Stated exercise: In the listing below, find the line that contains "front_bezel();" and the line that contains "imported = [obj". Quote both and every line between them, exactly, and nothing more.
::: Provided material :::
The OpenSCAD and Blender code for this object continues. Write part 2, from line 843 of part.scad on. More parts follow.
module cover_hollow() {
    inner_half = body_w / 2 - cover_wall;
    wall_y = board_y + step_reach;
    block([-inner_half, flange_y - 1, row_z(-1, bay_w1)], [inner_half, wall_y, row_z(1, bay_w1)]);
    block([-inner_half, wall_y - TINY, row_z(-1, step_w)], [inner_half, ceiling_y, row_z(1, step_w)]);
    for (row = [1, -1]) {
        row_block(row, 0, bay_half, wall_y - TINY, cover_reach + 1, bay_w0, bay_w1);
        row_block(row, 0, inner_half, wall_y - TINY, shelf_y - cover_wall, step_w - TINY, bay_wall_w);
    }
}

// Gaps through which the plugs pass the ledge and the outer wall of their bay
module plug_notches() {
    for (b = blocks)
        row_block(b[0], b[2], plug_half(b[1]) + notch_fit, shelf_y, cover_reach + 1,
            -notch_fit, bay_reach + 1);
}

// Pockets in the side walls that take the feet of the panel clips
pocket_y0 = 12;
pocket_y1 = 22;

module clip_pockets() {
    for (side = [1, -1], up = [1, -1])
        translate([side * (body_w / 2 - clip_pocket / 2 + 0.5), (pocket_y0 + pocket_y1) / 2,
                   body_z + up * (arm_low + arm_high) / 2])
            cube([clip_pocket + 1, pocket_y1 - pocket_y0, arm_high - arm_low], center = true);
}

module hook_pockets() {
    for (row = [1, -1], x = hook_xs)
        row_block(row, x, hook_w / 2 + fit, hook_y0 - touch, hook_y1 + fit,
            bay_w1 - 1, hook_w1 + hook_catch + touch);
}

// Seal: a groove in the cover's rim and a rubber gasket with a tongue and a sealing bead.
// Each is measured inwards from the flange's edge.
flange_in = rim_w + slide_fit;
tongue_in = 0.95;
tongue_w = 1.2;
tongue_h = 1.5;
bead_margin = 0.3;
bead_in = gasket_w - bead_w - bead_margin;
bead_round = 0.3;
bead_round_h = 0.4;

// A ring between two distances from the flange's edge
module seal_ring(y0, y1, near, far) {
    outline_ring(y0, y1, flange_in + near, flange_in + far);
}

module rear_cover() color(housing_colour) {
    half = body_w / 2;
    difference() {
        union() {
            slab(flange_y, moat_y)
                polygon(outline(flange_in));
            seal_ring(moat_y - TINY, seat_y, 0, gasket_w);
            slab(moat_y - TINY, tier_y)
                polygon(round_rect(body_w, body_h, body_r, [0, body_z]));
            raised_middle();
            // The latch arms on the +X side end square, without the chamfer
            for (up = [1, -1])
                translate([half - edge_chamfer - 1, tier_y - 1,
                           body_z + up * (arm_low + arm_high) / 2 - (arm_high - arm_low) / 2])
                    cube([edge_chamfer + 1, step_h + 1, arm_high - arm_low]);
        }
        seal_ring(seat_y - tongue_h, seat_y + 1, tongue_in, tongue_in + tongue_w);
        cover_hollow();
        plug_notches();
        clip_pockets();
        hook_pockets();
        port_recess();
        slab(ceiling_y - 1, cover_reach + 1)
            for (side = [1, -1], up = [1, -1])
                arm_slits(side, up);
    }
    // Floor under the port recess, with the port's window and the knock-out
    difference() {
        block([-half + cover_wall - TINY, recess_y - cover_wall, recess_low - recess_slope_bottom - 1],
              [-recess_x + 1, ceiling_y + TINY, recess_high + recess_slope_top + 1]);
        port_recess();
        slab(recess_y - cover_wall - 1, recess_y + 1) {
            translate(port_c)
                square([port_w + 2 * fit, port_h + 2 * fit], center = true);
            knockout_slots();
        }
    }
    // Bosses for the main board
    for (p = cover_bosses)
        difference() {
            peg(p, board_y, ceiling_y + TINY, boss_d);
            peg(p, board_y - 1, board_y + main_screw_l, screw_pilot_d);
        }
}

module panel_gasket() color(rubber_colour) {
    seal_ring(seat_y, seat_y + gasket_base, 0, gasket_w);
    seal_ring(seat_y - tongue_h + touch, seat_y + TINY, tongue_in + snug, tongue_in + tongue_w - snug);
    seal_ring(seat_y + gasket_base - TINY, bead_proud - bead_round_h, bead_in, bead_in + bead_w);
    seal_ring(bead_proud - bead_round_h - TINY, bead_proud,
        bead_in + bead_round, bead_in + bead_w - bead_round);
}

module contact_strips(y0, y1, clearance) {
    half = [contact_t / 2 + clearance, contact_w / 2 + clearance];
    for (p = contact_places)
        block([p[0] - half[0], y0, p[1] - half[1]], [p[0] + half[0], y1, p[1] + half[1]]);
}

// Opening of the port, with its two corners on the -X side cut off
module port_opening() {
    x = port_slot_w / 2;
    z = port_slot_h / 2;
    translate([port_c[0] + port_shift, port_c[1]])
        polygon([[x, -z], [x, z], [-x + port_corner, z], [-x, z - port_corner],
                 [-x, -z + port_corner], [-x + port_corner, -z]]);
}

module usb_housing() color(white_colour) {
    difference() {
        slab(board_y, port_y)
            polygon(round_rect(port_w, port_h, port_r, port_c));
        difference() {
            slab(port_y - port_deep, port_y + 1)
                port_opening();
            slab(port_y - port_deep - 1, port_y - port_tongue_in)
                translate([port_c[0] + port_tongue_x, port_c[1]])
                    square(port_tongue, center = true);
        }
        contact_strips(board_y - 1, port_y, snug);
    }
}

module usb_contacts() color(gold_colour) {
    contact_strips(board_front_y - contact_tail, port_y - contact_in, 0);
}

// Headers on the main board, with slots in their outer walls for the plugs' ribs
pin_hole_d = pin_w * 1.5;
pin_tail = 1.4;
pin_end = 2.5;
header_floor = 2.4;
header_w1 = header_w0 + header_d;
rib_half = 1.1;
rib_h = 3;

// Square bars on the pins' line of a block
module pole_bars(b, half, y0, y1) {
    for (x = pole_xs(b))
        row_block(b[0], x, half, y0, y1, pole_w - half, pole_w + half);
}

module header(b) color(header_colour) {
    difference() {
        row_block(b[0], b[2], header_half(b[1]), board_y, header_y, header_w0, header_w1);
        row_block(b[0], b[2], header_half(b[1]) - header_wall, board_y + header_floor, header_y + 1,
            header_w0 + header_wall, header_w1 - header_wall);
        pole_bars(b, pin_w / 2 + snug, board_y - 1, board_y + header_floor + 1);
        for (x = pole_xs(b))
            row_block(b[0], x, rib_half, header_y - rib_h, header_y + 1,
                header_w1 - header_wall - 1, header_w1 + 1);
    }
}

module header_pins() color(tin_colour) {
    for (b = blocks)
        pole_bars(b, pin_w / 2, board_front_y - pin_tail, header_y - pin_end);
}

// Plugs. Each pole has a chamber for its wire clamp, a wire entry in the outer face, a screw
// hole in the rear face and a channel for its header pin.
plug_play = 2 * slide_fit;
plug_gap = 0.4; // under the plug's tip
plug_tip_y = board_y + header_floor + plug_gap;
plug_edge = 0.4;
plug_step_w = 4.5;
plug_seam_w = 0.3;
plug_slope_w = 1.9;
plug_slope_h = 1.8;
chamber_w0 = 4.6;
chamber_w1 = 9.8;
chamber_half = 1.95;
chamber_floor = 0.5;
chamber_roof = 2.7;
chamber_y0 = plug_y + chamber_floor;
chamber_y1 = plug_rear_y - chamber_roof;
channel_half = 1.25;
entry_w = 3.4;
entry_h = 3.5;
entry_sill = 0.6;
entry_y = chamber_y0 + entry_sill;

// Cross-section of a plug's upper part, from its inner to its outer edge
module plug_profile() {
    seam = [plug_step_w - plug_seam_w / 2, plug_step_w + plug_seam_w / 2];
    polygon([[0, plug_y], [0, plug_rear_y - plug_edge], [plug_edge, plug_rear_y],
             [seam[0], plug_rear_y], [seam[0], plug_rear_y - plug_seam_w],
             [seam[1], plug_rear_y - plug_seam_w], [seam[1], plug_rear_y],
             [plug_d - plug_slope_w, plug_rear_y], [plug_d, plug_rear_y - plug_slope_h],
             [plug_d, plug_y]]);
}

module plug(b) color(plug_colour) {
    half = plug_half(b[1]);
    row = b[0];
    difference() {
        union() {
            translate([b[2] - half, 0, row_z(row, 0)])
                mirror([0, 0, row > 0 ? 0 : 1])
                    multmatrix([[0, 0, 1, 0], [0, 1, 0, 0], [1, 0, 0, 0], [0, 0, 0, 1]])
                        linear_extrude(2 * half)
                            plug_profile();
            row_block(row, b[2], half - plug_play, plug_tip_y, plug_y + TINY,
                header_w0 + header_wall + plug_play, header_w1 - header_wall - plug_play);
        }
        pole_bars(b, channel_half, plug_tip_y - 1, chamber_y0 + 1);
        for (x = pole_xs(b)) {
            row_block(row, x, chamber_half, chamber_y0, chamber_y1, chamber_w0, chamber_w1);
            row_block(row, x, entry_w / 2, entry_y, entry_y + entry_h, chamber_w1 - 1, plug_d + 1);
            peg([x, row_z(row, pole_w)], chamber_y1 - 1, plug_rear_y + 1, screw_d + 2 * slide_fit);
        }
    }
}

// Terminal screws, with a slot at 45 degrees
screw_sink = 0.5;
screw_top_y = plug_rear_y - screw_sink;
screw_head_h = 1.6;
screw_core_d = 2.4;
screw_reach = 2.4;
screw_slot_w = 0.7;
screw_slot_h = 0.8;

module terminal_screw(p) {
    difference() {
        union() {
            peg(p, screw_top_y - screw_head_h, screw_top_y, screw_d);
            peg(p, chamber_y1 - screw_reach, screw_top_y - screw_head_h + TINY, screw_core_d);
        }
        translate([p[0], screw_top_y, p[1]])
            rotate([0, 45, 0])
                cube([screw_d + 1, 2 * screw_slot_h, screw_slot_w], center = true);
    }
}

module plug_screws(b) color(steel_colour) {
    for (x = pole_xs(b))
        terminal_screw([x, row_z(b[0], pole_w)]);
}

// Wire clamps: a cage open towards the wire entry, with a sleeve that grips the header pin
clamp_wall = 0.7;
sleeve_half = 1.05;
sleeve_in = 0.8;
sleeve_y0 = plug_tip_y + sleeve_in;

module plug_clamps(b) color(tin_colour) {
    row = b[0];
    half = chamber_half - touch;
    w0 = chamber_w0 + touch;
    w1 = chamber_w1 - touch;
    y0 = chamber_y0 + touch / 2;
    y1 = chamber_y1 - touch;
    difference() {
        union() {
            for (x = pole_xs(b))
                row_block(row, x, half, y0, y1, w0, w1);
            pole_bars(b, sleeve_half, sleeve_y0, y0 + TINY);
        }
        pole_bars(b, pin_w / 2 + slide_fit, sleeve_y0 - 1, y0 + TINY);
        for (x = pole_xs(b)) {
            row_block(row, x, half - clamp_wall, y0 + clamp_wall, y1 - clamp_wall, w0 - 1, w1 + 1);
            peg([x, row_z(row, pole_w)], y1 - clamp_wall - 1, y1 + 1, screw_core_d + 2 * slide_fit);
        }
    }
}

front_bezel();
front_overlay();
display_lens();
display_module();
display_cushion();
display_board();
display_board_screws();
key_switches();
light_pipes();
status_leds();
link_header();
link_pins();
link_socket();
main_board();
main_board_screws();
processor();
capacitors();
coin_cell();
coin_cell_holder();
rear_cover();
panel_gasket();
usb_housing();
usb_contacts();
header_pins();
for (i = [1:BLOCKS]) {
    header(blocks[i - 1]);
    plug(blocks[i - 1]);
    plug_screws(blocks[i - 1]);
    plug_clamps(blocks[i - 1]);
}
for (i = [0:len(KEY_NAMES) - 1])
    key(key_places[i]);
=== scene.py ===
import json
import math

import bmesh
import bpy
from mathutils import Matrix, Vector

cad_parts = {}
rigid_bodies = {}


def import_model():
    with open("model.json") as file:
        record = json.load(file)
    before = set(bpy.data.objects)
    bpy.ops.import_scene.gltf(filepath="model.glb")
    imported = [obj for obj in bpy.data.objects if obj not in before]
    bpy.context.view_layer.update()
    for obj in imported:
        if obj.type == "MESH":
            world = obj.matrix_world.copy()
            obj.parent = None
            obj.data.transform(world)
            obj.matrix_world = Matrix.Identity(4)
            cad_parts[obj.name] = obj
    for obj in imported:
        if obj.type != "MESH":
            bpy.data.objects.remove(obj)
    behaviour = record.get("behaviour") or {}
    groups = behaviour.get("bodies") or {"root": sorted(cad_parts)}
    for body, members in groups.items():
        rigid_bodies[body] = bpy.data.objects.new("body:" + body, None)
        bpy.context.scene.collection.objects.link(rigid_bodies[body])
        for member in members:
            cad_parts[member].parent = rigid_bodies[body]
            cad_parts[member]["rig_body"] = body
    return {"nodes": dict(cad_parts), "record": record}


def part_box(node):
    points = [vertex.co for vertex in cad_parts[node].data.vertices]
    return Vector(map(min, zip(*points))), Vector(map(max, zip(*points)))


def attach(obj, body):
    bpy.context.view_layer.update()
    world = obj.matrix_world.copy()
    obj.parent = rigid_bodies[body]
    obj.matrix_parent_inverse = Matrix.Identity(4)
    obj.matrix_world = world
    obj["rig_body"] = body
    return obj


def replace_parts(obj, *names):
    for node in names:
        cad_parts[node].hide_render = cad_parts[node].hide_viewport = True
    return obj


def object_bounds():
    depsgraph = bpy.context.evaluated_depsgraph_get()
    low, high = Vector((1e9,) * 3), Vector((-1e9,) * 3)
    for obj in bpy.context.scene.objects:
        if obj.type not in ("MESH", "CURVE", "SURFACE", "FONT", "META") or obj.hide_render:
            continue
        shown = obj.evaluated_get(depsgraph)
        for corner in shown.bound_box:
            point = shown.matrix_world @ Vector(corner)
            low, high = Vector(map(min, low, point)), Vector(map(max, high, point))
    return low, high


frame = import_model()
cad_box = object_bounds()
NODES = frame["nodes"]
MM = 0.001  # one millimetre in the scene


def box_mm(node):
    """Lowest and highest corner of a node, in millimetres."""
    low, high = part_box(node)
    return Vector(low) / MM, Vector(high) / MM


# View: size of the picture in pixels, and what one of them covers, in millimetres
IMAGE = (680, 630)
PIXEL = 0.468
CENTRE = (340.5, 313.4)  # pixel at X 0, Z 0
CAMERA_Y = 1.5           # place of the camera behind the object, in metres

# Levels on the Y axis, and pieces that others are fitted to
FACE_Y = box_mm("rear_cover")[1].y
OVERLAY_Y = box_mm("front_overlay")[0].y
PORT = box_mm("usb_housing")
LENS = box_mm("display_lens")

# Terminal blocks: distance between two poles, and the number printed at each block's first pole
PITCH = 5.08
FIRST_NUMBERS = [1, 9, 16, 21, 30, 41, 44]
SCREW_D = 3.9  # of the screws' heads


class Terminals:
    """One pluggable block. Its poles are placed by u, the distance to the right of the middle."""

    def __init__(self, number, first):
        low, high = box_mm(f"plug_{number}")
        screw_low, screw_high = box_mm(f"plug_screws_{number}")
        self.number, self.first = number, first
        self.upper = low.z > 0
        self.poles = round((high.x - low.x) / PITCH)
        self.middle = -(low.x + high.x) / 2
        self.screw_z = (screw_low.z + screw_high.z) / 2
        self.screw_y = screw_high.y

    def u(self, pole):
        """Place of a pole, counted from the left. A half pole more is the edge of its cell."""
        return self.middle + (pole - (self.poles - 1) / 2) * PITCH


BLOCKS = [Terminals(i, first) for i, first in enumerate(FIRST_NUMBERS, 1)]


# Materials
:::
The response:
front_bezel();
front_overlay();
display_lens();
display_module();
display_cushion();
display_board();
display_board_screws();
key_switches();
light_pipes();
status_leds();
link_header();
link_pins();
link_socket();
main_board();
main_board_screws();
processor();
capacitors();
coin_cell();
coin_cell_holder();
rear_cover();
panel_gasket();
usb_housing();
usb_contacts();
header_pins();
for (i = [1:BLOCKS]) {
    header(blocks[i - 1]);
    plug(blocks[i - 1]);
    plug_screws(blocks[i - 1]);
    plug_clamps(blocks[i - 1]);
}
for (i = [0:len(KEY_NAMES) - 1])
    key(key_places[i]);
=== scene.py ===
import json
import math

import bmesh
import bpy
from mathutils import Matrix, Vector

cad_parts = {}
rigid_bodies = {}


def import_model():
    with open("model.json") as file:
        record = json.load(file)
    before = set(bpy.data.objects)
    bpy.ops.import_scene.gltf(filepath="model.glb")
    imported = [obj for obj in bpy.data.objects if obj not in before]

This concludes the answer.